— BEGIN —
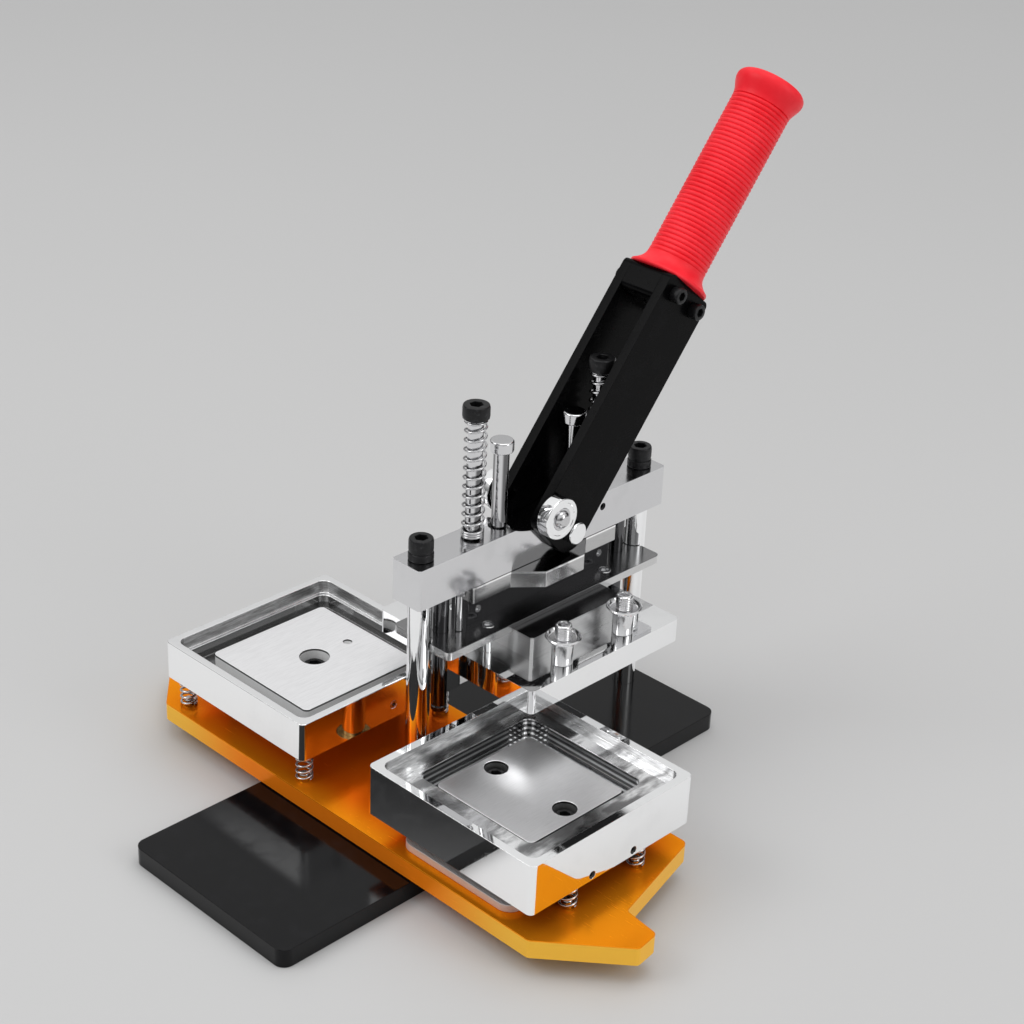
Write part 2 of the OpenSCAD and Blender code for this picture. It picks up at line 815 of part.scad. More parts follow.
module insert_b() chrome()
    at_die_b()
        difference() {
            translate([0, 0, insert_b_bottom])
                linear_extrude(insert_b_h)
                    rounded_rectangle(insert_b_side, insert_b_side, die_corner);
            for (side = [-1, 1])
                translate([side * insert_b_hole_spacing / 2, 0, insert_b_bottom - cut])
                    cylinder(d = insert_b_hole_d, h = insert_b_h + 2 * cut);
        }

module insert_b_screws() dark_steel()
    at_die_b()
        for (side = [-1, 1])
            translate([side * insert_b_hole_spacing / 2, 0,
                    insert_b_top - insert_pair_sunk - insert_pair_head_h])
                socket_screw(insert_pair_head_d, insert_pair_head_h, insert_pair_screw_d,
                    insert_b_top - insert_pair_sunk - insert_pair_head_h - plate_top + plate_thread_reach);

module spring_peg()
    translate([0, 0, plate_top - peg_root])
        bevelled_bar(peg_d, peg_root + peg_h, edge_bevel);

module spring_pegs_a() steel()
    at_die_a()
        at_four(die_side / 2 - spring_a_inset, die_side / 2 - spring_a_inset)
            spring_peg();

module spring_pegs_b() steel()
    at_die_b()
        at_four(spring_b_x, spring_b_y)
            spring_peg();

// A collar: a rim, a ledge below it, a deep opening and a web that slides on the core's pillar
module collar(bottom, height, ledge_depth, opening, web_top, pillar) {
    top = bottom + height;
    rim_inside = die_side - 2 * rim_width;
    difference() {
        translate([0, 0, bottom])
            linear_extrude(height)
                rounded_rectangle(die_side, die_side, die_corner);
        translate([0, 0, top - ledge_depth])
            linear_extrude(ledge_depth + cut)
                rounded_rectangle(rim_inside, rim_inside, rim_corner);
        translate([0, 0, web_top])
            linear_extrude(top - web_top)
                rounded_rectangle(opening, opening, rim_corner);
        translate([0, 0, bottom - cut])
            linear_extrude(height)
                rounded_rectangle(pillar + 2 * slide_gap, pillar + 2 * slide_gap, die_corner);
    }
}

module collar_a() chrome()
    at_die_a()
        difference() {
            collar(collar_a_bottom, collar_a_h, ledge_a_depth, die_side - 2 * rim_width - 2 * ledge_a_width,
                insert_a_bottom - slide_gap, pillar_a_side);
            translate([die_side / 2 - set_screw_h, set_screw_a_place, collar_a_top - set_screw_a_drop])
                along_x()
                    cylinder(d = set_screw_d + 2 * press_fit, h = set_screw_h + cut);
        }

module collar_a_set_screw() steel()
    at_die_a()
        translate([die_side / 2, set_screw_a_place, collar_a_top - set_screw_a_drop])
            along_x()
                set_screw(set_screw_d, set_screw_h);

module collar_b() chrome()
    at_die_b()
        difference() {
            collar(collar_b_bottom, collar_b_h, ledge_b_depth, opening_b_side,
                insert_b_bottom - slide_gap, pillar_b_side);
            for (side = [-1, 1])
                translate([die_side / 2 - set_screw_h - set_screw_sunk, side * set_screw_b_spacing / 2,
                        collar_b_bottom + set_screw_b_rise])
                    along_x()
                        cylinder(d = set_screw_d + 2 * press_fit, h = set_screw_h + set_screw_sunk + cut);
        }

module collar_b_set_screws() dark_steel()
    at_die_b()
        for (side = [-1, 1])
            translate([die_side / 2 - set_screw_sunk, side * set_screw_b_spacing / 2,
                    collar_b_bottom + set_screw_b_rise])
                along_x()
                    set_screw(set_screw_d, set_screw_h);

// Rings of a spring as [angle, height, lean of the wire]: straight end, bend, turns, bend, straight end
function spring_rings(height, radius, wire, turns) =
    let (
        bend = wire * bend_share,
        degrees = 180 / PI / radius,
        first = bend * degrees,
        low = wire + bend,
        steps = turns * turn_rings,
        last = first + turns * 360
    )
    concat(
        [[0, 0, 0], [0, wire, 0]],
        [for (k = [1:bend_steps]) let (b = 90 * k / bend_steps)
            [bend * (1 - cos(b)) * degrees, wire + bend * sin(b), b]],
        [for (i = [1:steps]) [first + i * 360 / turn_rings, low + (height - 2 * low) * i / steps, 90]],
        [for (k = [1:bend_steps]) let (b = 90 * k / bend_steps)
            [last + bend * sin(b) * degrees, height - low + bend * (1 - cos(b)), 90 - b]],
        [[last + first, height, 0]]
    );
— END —
▶ [TASK REQUIREMENTS]:
Write out the listing once more, matching it exactly.

▶ [OUTPUT BELOW]:
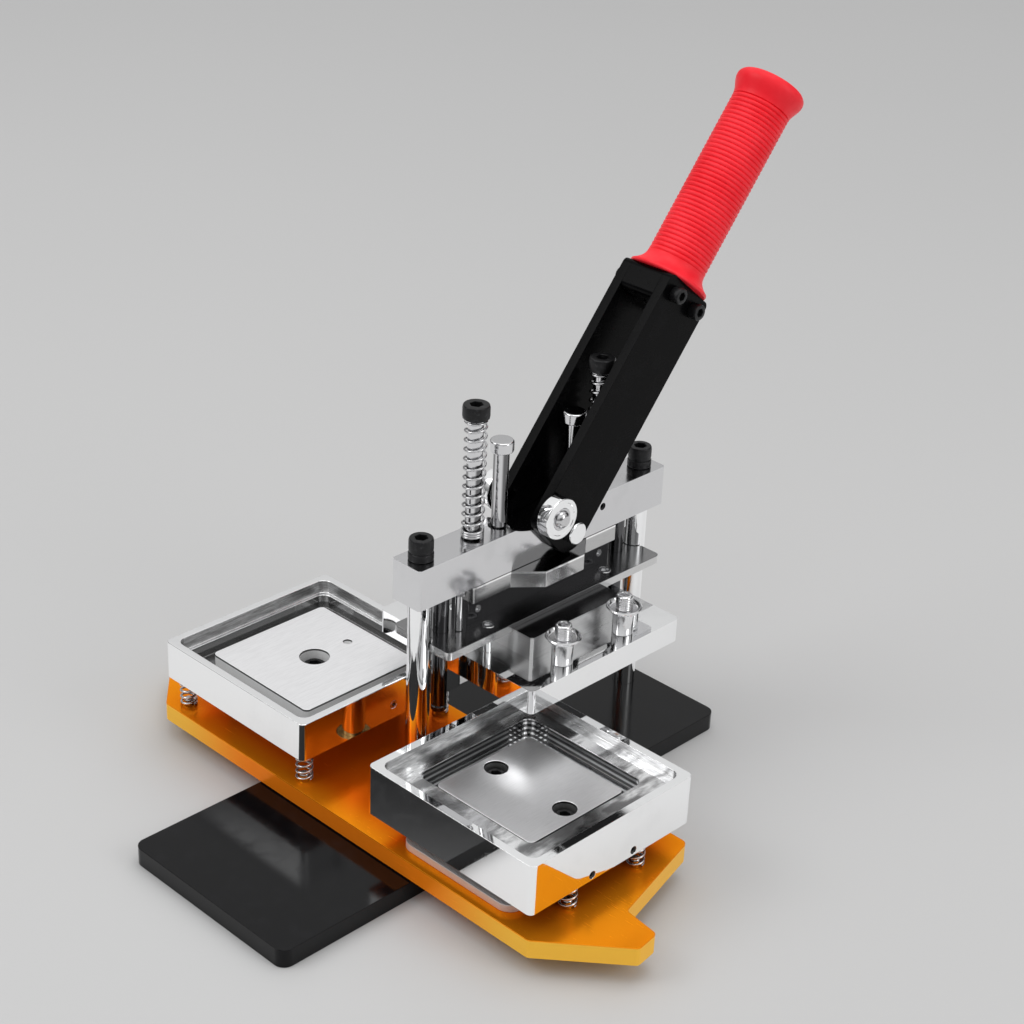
Write part 2 of the OpenSCAD and Blender code for this picture. It picks up at line 815 of part.scad. More parts follow.
module insert_b() chrome()
    at_die_b()
        difference() {
            translate([0, 0, insert_b_bottom])
                linear_extrude(insert_b_h)
                    rounded_rectangle(insert_b_side, insert_b_side, die_corner);
            for (side = [-1, 1])
                translate([side * insert_b_hole_spacing / 2, 0, insert_b_bottom - cut])
                    cylinder(d = insert_b_hole_d, h = insert_b_h + 2 * cut);
        }

module insert_b_screws() dark_steel()
    at_die_b()
        for (side = [-1, 1])
            translate([side * insert_b_hole_spacing / 2, 0,
                    insert_b_top - insert_pair_sunk - insert_pair_head_h])
                socket_screw(insert_pair_head_d, insert_pair_head_h, insert_pair_screw_d,
                    insert_b_top - insert_pair_sunk - insert_pair_head_h - plate_top + plate_thread_reach);

module spring_peg()
    translate([0, 0, plate_top - peg_root])
        bevelled_bar(peg_d, peg_root + peg_h, edge_bevel);

module spring_pegs_a() steel()
    at_die_a()
        at_four(die_side / 2 - spring_a_inset, die_side / 2 - spring_a_inset)
            spring_peg();

module spring_pegs_b() steel()
    at_die_b()
        at_four(spring_b_x, spring_b_y)
            spring_peg();

// A collar: a rim, a ledge below it, a deep opening and a web that slides on the core's pillar
module collar(bottom, height, ledge_depth, opening, web_top, pillar) {
    top = bottom + height;
    rim_inside = die_side - 2 * rim_width;
    difference() {
        translate([0, 0, bottom])
            linear_extrude(height)
                rounded_rectangle(die_side, die_side, die_corner);
        translate([0, 0, top - ledge_depth])
            linear_extrude(ledge_depth + cut)
                rounded_rectangle(rim_inside, rim_inside, rim_corner);
        translate([0, 0, web_top])
            linear_extrude(top - web_top)
                rounded_rectangle(opening, opening, rim_corner);
        translate([0, 0, bottom - cut])
            linear_extrude(height)
                rounded_rectangle(pillar + 2 * slide_gap, pillar + 2 * slide_gap, die_corner);
    }
}

module collar_a() chrome()
    at_die_a()
        difference() {
            collar(collar_a_bottom, collar_a_h, ledge_a_depth, die_side - 2 * rim_width - 2 * ledge_a_width,
                insert_a_bottom - slide_gap, pillar_a_side);
            translate([die_side / 2 - set_screw_h, set_screw_a_place, collar_a_top - set_screw_a_drop])
                along_x()
                    cylinder(d = set_screw_d + 2 * press_fit, h = set_screw_h + cut);
        }

module collar_a_set_screw() steel()
    at_die_a()
        translate([die_side / 2, set_screw_a_place, collar_a_top - set_screw_a_drop])
            along_x()
                set_screw(set_screw_d, set_screw_h);

module collar_b() chrome()
    at_die_b()
        difference() {
            collar(collar_b_bottom, collar_b_h, ledge_b_depth, opening_b_side,
                insert_b_bottom - slide_gap, pillar_b_side);
            for (side = [-1, 1])
                translate([die_side / 2 - set_screw_h - set_screw_sunk, side * set_screw_b_spacing / 2,
                        collar_b_bottom + set_screw_b_rise])
                    along_x()
                        cylinder(d = set_screw_d + 2 * press_fit, h = set_screw_h + set_screw_sunk + cut);
        }

module collar_b_set_screws() dark_steel()
    at_die_b()
        for (side = [-1, 1])
            translate([die_side / 2 - set_screw_sunk, side * set_screw_b_spacing / 2,
                    collar_b_bottom + set_screw_b_rise])
                along_x()
                    set_screw(set_screw_d, set_screw_h);

// Rings of a spring as [angle, height, lean of the wire]: straight end, bend, turns, bend, straight end
function spring_rings(height, radius, wire, turns) =
    let (
        bend = wire * bend_share,
        degrees = 180 / PI / radius,
        first = bend * degrees,
        low = wire + bend,
        steps = turns * turn_rings,
        last = first + turns * 360
    )
    concat(
        [[0, 0, 0], [0, wire, 0]],
        [for (k = [1:bend_steps]) let (b = 90 * k / bend_steps)
            [bend * (1 - cos(b)) * degrees, wire + bend * sin(b), b]],
        [for (i = [1:steps]) [first + i * 360 / turn_rings, low + (height - 2 * low) * i / steps, 90]],
        [for (k = [1:bend_steps]) let (b = 90 * k / bend_steps)
            [last + bend * sin(b) * degrees, height - low + bend * (1 - cos(b)), 90 - b]],
        [[last + first, height, 0]]
    );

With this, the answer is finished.